— Start of Data lines —

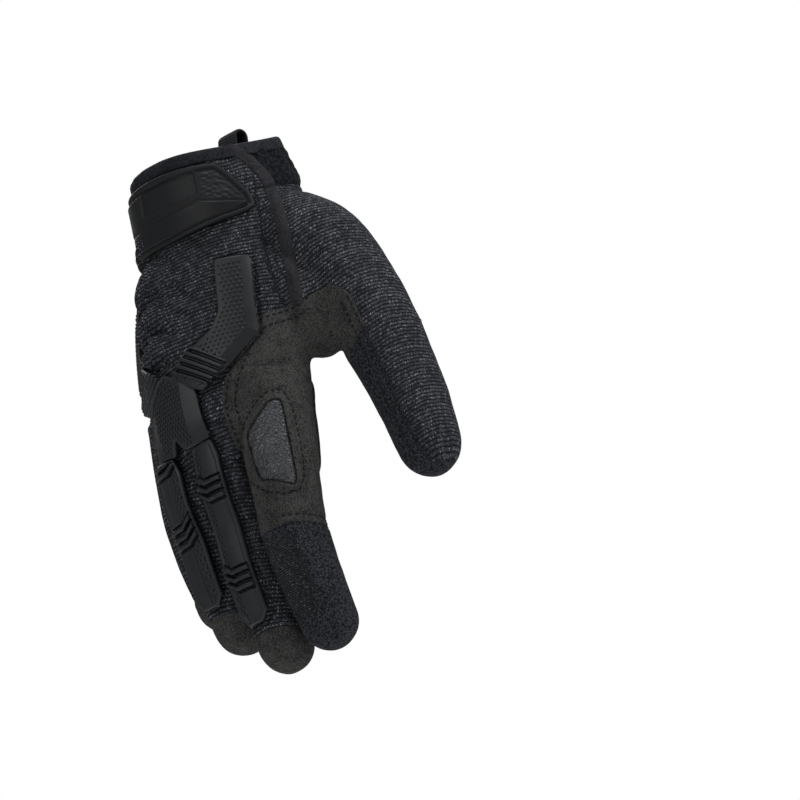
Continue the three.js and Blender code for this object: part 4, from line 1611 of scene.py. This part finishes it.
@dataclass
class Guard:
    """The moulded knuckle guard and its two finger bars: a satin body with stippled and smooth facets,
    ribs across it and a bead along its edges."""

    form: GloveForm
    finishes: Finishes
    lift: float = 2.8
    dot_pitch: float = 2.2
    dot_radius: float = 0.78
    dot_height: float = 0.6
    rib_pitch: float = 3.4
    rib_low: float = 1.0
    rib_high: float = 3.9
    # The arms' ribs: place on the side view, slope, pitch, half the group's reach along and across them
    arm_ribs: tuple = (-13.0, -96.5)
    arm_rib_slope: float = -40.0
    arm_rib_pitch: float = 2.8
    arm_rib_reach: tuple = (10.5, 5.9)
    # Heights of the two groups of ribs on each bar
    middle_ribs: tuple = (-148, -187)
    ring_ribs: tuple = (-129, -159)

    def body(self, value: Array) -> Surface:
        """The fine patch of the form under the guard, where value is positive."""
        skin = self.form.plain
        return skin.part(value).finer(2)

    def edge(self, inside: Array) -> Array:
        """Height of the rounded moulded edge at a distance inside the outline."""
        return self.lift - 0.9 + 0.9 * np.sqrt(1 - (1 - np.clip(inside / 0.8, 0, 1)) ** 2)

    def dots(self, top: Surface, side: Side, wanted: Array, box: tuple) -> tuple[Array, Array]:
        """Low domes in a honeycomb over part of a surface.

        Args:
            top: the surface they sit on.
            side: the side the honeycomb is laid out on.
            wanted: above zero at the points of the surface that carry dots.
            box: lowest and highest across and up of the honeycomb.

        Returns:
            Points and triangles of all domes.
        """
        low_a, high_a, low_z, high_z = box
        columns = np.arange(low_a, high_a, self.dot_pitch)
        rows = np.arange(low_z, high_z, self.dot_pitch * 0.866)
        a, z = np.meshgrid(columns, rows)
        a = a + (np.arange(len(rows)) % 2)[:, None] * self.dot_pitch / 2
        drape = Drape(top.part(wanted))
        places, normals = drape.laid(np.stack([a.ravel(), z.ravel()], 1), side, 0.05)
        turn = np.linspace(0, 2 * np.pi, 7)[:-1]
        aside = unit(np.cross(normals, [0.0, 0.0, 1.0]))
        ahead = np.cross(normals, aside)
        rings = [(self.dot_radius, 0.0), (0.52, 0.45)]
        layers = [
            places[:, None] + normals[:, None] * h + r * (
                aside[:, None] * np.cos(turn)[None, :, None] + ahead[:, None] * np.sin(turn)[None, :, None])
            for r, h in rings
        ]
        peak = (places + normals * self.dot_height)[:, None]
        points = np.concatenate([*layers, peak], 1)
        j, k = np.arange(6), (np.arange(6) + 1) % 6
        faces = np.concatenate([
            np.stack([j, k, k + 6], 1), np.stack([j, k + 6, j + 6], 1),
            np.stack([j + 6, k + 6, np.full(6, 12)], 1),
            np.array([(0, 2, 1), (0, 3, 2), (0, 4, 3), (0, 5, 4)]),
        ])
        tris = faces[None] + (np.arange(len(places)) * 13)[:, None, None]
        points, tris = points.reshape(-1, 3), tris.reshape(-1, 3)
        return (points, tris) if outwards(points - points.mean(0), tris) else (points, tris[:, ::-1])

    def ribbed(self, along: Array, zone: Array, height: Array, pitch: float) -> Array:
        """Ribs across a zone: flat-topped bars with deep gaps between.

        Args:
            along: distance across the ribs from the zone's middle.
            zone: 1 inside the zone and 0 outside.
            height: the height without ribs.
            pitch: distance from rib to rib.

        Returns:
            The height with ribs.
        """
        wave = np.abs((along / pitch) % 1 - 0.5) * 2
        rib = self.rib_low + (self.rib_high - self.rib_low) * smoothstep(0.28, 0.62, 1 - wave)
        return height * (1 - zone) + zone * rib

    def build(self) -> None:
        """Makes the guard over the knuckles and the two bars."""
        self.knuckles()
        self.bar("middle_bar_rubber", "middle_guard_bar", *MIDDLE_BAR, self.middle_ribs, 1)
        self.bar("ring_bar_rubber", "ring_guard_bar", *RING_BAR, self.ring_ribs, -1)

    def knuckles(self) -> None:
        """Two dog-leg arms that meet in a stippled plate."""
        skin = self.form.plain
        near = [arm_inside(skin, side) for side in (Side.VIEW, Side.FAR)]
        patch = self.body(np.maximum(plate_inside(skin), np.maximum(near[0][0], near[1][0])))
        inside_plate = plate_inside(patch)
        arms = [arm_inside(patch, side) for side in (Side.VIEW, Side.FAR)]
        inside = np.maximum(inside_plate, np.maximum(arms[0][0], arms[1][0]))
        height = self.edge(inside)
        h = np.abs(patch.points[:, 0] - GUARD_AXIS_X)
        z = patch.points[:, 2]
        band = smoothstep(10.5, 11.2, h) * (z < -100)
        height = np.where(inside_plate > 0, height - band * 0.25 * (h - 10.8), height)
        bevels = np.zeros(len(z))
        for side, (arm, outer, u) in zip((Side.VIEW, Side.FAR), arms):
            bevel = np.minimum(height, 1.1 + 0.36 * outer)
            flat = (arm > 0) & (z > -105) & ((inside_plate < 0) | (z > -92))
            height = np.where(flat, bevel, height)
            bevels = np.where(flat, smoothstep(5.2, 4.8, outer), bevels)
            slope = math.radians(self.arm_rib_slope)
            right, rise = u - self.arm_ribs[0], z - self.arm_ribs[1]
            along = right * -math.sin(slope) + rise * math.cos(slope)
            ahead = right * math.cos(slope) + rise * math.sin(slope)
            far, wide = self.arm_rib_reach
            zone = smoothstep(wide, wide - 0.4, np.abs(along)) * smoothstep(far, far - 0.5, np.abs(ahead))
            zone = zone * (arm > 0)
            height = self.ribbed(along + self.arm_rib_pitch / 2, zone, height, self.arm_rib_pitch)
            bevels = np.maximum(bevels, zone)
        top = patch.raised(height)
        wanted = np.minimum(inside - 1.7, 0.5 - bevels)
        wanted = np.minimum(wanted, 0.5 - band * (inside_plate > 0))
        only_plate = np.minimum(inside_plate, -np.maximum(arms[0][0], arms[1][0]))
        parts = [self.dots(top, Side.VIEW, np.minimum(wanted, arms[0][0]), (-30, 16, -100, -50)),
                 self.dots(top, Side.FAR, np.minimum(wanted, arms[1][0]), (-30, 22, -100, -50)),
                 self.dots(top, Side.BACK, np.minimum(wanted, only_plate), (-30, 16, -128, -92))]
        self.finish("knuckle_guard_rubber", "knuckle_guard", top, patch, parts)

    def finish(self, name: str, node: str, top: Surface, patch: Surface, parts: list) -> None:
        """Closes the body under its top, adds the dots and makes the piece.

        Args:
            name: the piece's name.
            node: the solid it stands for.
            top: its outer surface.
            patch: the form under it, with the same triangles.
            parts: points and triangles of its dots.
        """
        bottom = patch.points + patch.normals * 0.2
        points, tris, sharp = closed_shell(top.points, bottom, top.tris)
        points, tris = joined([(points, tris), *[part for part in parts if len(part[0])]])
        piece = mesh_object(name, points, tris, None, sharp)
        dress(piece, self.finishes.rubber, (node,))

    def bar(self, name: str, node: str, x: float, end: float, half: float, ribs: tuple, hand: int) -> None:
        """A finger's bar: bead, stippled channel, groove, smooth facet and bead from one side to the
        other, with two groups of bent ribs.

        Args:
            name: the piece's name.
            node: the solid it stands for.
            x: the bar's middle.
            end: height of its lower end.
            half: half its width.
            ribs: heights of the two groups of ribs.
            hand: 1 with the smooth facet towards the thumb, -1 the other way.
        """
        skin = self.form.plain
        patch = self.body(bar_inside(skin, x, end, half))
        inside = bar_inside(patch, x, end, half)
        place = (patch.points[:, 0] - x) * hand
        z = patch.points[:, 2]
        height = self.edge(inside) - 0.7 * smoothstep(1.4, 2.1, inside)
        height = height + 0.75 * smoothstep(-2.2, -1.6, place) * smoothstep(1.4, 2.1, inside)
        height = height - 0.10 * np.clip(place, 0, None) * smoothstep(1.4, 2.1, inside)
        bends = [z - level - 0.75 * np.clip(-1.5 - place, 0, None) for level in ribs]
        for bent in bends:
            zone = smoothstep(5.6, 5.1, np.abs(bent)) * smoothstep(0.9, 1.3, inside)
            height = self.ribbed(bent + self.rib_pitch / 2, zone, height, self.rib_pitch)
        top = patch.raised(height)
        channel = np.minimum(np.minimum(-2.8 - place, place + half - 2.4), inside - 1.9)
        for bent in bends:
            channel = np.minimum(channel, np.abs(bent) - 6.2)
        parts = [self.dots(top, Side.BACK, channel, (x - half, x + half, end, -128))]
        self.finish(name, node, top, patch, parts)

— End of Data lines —

→ **Exercise requirements**: Quote only the stretch of lines that starts the data above and ends with the line containing "ring_ribs: tuple = (-129, -159)", both included.

→ **Output of the exercise**:
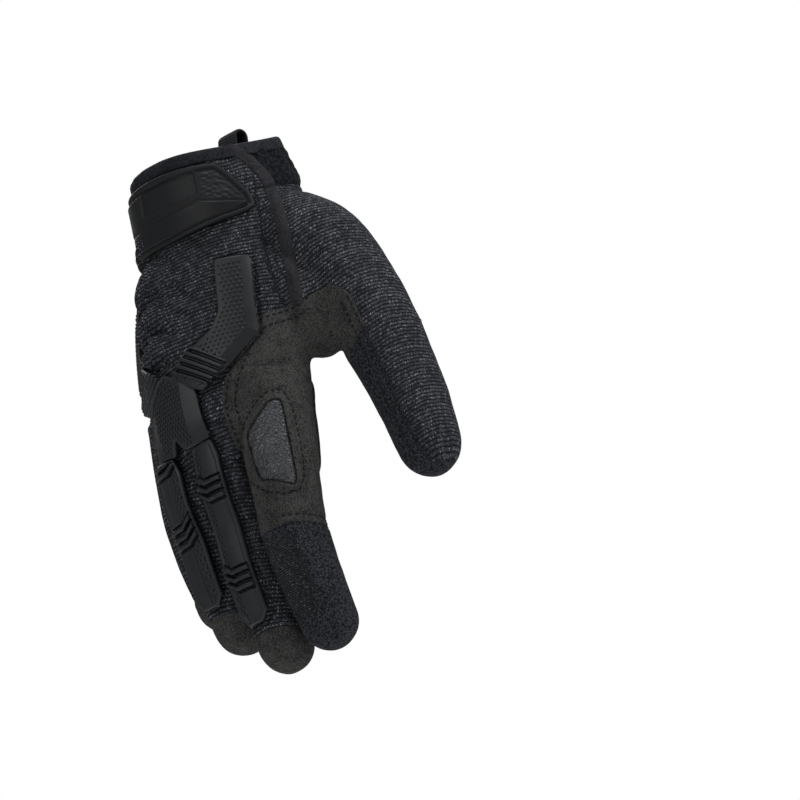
Continue the three.js and Blender code for this object: part 4, from line 1611 of scene.py. This part finishes it.
@dataclass
class Guard:
    """The moulded knuckle guard and its two finger bars: a satin body with stippled and smooth facets,
    ribs across it and a bead along its edges."""

    form: GloveForm
    finishes: Finishes
    lift: float = 2.8
    dot_pitch: float = 2.2
    dot_radius: float = 0.78
    dot_height: float = 0.6
    rib_pitch: float = 3.4
    rib_low: float = 1.0
    rib_high: float = 3.9
    # The arms' ribs: place on the side view, slope, pitch, half the group's reach along and across them
    arm_ribs: tuple = (-13.0, -96.5)
    arm_rib_slope: float = -40.0
    arm_rib_pitch: float = 2.8
    arm_rib_reach: tuple = (10.5, 5.9)
    # Heights of the two groups of ribs on each bar
    middle_ribs: tuple = (-148, -187)
    ring_ribs: tuple = (-129, -159)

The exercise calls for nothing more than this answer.